韩田的心一下子揪紧,几名医生连忙冲了进去,他从大开的门看见室内一片狼藉,蹲在地上的小小身影正瞪着一双猩红无比眼睛,死死地咬着自己的手臂不松口,鲜红色的血液顺着嫩白的肌肤流了下来。
一滴,两滴,三滴……韩田揪心地看着这一幕,再也受不了,连忙冲上前把孩子搂紧。
程述宇从盥洗台洗完手走了出来,他刚做完一场手术,打算换套衣服休息片刻。
空中长廊走下来正好是心理门诊,不偏不倚,正正好在神外门诊的对面。他穿过长廊,看到诊室门外围了一群看热闹的人,韩田恰好着急忙慌地抱起周思语与他迎面走来,后面还跟着黎莉与她同诊室的几个医生。
他看见程述宇,就像看到救星一样,“程医生,您帮帮我!”
程述宇看着他衣领上一大片血迹,淡定地点了点头,“先把人送去普外科。”
下午时分,乌云密布,没过多时便电闪雷鸣,大雨倾盆,天气预报所说的雷暴雨如期而至。
余桑来到仁雅时,周思语已经恢复了平静,她被换上一套干净的衣服,坐在门诊室的椅子上,一口一口地吃着小餐盒里的蓝莓。
接到程述宇的电话时她刚好忙完专访直播的准备事宜,接电话前还被陈果撞见她手机通讯录给备注的“我家先生”,直捂嘴戏谑说被她这昵称秀了一脸。
原本以为程述宇是要问她去哪里吃饭,没想到却出了这么一件事。
诊室里只有程述宇和周思语两人,余桑放下包,小女孩手臂上被缠了好几层的绷带,殷红的血迹隐隐渗出,看着都觉得疼。
她揉了揉周思语的头发,“通知她妈妈了吗?”
“心理科那边给她打电话了,但没打通。
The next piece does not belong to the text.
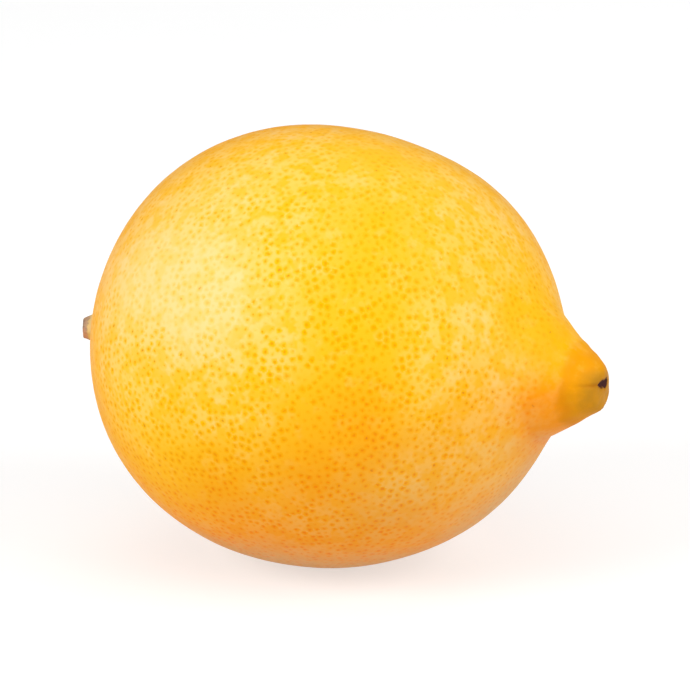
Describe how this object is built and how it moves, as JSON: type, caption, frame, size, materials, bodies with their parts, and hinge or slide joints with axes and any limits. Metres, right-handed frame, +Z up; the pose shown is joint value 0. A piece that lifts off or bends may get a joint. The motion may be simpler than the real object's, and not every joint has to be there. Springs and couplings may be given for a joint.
{
  "type": "lemon",
  "caption": "Whole ripe yellow lemon lying on its side, with a blunt nipple at one end and a cut stem stub in its calyx at the other.",
  "frame": {"origin": "under the middle of the whole lemon, on the plane of the flat spot that it rests on", "axes": "+Z up from the resting surface, +X along the fruit from the stem end towards the nipple"},
  "size_m": [0.0784, 0.0616, 0.0616],
  "materials": {
    "peel": "waxy satin citrus rind, deep lemon yellow shading to orange, covered in fine darker oil glands",
    "calyx": "dry, matt, olive to straw brown",
    "stem": "dry, matt, woody, straw beside the fruit and red-brown at the cut end"
  },
  "bodies": {
    "root": {"fruit": "peel", "calyx": "calyx", "stem": "stem"}
  },
  "joints": []
}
”
程述宇在白大褂里穿着灰绿色的字母卫衣,让整个人看起来柔软了几分,他拉过她的手,在掌心上摩挲着,“韩田在门外。”
余桑叹了口气,回握他被空调吹得冰凉的手,“知道,我和他聊聊。”
诊室门外有两把滴着水的雨伞,星星点点地落到地上。韩田坐在门外青绿色的候诊座上,衣衫凌乱,血迹斑斑,与他平日里干净整洁的形象大相径庭。
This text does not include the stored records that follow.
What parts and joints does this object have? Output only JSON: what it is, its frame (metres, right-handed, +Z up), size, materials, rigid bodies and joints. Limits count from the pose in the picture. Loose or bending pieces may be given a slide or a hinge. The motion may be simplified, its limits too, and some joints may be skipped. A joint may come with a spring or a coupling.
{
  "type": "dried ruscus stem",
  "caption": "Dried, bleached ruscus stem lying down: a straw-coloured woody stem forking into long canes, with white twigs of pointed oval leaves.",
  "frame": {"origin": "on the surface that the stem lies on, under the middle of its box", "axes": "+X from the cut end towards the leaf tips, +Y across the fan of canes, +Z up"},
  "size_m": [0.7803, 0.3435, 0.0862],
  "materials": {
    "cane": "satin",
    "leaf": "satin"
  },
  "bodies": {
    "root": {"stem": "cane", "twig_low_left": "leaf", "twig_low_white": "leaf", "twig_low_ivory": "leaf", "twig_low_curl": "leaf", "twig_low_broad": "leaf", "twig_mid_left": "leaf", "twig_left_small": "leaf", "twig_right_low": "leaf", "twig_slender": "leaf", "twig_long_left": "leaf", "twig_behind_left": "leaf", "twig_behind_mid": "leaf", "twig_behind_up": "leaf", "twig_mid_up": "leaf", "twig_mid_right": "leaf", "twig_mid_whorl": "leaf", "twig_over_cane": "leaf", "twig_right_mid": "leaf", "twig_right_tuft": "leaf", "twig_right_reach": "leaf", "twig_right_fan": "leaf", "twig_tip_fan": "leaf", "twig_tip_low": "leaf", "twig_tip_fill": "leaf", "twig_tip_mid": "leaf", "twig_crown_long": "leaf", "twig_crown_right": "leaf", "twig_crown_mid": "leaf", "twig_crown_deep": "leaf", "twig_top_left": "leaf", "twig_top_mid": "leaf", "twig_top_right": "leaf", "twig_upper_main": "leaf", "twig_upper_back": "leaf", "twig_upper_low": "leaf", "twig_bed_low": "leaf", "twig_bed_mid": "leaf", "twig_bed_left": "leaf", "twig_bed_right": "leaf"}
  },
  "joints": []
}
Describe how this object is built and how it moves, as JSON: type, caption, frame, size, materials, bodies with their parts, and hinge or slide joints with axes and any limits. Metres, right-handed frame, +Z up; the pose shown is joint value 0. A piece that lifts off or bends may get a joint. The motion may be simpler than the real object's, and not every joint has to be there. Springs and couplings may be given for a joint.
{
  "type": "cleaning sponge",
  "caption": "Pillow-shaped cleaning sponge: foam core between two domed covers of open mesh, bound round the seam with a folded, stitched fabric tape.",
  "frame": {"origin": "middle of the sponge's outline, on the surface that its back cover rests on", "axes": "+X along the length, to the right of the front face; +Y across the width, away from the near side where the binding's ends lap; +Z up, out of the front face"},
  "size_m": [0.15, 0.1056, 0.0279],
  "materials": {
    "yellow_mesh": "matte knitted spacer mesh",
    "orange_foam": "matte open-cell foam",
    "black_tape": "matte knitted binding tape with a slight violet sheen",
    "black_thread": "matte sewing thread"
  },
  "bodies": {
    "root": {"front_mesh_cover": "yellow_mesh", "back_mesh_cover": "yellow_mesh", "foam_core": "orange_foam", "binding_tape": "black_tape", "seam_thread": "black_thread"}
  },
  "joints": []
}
他的手臂上还有一个小小的紫红色牙印,是刚刚周思语发狂时咬的。
韩田弯着腰,双手抱着头,看起来十分痛苦。
他这一生有过很多深感挫败的时候,但从未像此刻这般深入骨髓。
先是后知后觉自己的孩子还在人世,然后是信息滞后到才知道孩子有自闭症和间歇性的躁狂症,一想到她发病时竟是这么折磨,他就一阵心酸与心疼。
他暗下决心,一定要好好弥补这些年对孩子的亏欠。
余桑穿着一条白色碎花雪纺长裙,身上的流苏装饰随着她的动作轻轻晃动着,她走到韩田跟前,伸出那只白到发光的手臂,给他递了一包纸巾,
“周芳让我跟你说,以后别再打扰她们母女俩的生活了。”
韩田怔住,接过纸巾的手一滞。
“她准备带孩子去国外治疗,如无意外应该不再回国。”
韩田闻言,立马站起身,着急地开口:“国内也有很好的心理医生,只要她愿意,我可以马上联系,没必要非要跑到国外去啊……”
如果他们去了国外,那日后见面的机会岂不是更少了?
余桑把纸巾塞到那微张的手掌里,打断他的喋喋不休,“你知道她为什么想离开的,不是吗?”
醉翁之意不在酒,她只是想逃离他罢了。